About Dyslexia Blog

About Dyslexia Blog

Testing Your Child for Dyslexia

Parents of children with dyslexia know the road to a diagnosis can be a long one. This process can extend well into a student’s academic career. Many parents have expressed that the process of diagnosing dyslexia is sometimes challenging. They have watched their bright and creative children excel in areas like art, music, and sports only to struggle in the areas that require any significant amount of reading. Those children become frustrated with their inability to understand the work that their peers are grasping. As a result, these children feel inadequate, develop poor self-esteem and often disengage from the learning experience altogether.

Documenting Your Child's Behavior

If you think that your child is dyslexic, you should begin monitoring and documenting your child’s behavior. This documentation may help provide proof that will validate your intuition, motivate you to seek professional help, and move the diagnosis along more quickly.

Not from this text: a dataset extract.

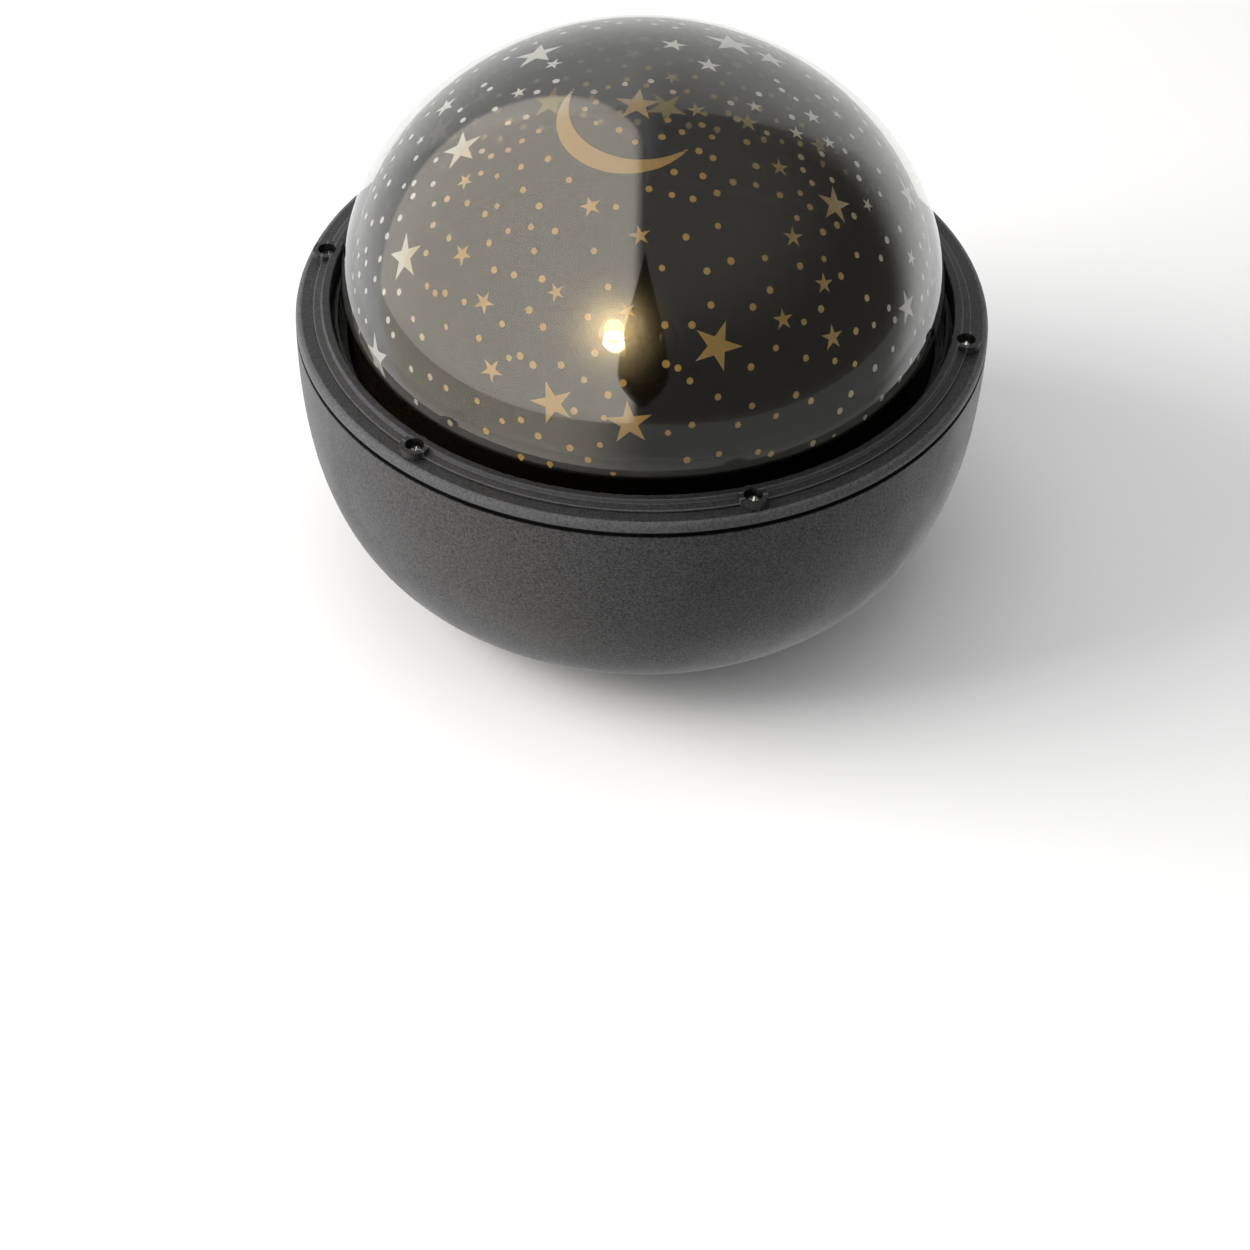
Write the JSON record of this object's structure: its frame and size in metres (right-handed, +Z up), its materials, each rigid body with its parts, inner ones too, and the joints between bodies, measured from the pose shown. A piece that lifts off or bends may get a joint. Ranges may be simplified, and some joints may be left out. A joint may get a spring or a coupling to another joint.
{
  "type": "star night light projector",
  "caption": "Round bedside star projector: black bowl base, screwed stepped bezel, smoked dome over a motor-turned star dome, battery powered, with buttons at the back.",
  "frame": {"origin": "centre of the plane that the four rubber feet rest on", "axes": "+Z up along the star dome's turning axis, +Y towards the control buttons"},
  "size_m": [0.171, 0.171, 0.1409],
  "materials": {
    "shell_black": "fine grained charcoal black, moulded",
    "smoked_clear": "glossy clear smoked acrylic",
    "star_film": "dark printed dome with clear stars and dots",
    "turntable_white": "off-white moulded",
    "inner_plastic": "dark grey moulded",
    "bearing_plastic": "natural slippery nylon",
    "gear_plastic": "natural acetal",
    "gearbox_plastic": "grey moulded",
    "gasket_rubber": "soft dark brown-grey",
    "foot_rubber": "soft black",
    "screw_steel": "bright zinc plate",
    "motor_steel": "drawn steel",
    "shaft_steel": "ground steel",
    "spring_steel": "nickel plated wire",
    "contact_nickel": "nickel plated strip",
    "board_green": "green solder mask",
    "connector_white": "ivory nylon",
    "chip_black": "black epoxy",
    "capacitor_sleeve": "dark blue sleeve",
    "cell_jacket": "plain green jacket",
    "bulb_red": "tinted epoxy",
    "bulb_blue": "tinted epoxy",
    "bulb_warm": "clear epoxy, lit warm white",
    "bulb_green": "tinted epoxy",
    "lead_red": "vinyl insulation",
    "lead_blue": "vinyl insulation",
    "lead_white": "vinyl insulation",
    "button_grey": "soft black moulded",
    "plunger_plastic": "ivory moulded"
  },
  "bodies": {
    "base": {"base_bowl": "shell_black", "bezel_ring": "shell_black", "bezel_screws": "screw_steel", "outer_dome": "smoked_clear", "dome_gasket": "gasket_rubber", "rubber_feet": "foot_rubber", "deck_plate": "inner_plastic", "deck_screws": "screw_steel", "thrust_washer": "bearing_plastic", "lamp_board": "board_green", "lamp_retainer": "inner_plastic", "red_bulb": "bulb_red", "blue_bulb": "bulb_blue", "warm_bulb": "bulb_warm", "green_bulb": "bulb_green", "gearbox_case": "gearbox_plastic", "motor_can": "motor_steel", "motor_screws": "screw_steel", "battery_box": "inner_plastic", "box_screws": "screw_steel", "battery_cells": "cell_jacket", "battery_springs": "spring_steel", "contact_plates": "contact_nickel", "main_board": "board_green", "board_screws": "screw_steel", "board_connectors": "connector_white", "controller_chip": "chip_black", "capacitors": "capacitor_sleeve", "switch_board": "board_green", "switch_screws": "screw_steel", "tact_switches": "chip_black", "lamp_leads": "lead_red", "motor_leads": "lead_blue", "switch_leads": "lead_white", "battery_leads": "lead_red"},
    "star_carrier": {"star_dome": "star_film", "turntable": "turntable_white"},
    "drive": {"motor_shaft": "shaft_steel", "drive_pinion": "gear_plastic"},
    "door": {"battery_door": "shell_black", "door_screws": "screw_steel"},
    "light_key": {"light_button": "button_grey", "light_plunger": "plunger_plastic"},
    "colour_key": {"colour_button": "button_grey", "colour_plunger": "plunger_plastic"},
    "spin_key": {"spin_button": "button_grey", "spin_plunger": "plunger_plastic"}
  },
  "joints": [
    {"name": "star_dome_spin", "type": "hinge", "parent": "base", "child": "star_carrier", "pos_m": [0, 0, 0.05], "axis": [0, 0, 1], "continuous": true},
    {"name": "motor_shaft_spin", "type": "hinge", "parent": "base", "child": "drive", "pos_m": [0, -0.048, 0.05], "axis": [0, 0, 1], "continuous": true},
    {"name": "light_press", "type": "slide", "parent": "base", "child": "light_key", "axis": [0, -1, 0], "range_m": [0, 0.0008], "stiffness_N_per_m": 1500},
    {"name": "colour_press", "type": "slide", "parent": "base", "child": "colour_key", "axis": [0, -1, 0], "range_m": [0, 0.0008], "stiffness_N_per_m": 1500},
    {"name": "spin_press", "type": "slide", "parent": "base", "child": "spin_key", "axis": [0, -1, 0], "range_m": [0, 0.0008], "stiffness_N_per_m": 1500},
    {"name": "battery_door_lift_off", "type": "slide", "parent": "base", "child": "door", "axis": [0, 0, -1], "range_m": [0, 0.03]}
  ],
  "couplings": [
    {"joint": "motor_shaft_spin", "follows": "star_dome_spin", "ratio": -5}
  ]
}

Collect writing samples and report cards. Maintain notes on exams, tutoring, or other related assessments. Pay close attention to the areas in which your child succeeds as well as struggles. Dyslexia is not about attention or intelligence, so it is important to differentiate your child’s abilities.  

Often, educators will want to rule out vision and hearing problems first. Keep records of the results of any visual and auditory tests that your child has undergone.

Consulting a Professional

While parents are urged to begin documentation as soon as they suspect any learning or reading disability, they should not delay in seeking consultation from a trained professional. Start by having a conversation with your child’s teacher and school guidance counselor. Additionally, you may want to reach out to a pediatrician, psychiatrist, or another appropriate health expert as you may experience resistance from any one of those avenues.

Testing for Dyslexia

Dyslexia is a brain-based learning condition that affects a person’s ability to decode the written word. This impairment results in an inability to learn how to effectively and efficiently spell, read, and/or write by way of traditional education. To thoroughly assess whether a child is dyslexic, he or she must undergo a series of tests. Assessment topics include, but are not limited to, phonological processing and awareness, linguistic behaviors, language fundamentals skills, auditory comprehension and processing skills, comprehension of the spoken language, and/or intelligence.

Although the tests are thorough and cover many aspects, the tests have been designed for children, so many of them are in game format and are unintimidating. The best thing you can do for your child is explain what they can expect. Prepare them for the testing environment, the people they will meet, and the reason for the testing. Make them feel comfortable and reinforce that they are not taking a test that is measured by right and wrong—they cannot fail. Make sure they get a good night’s sleep and have a good breakfast.

Be Your Child's Biggest Advocate

Being diagnosed with dyslexia can be hard to accept at first, but it can also provide relief. It’s vital to remember that you are your child’s biggest advocate, and you may need to be more aggressive than you expect. Diagnosis gives both the parent and the child an answer and a direction. It is then that the parents can finally provide their child with the right tools for succeeding with their particular learning style.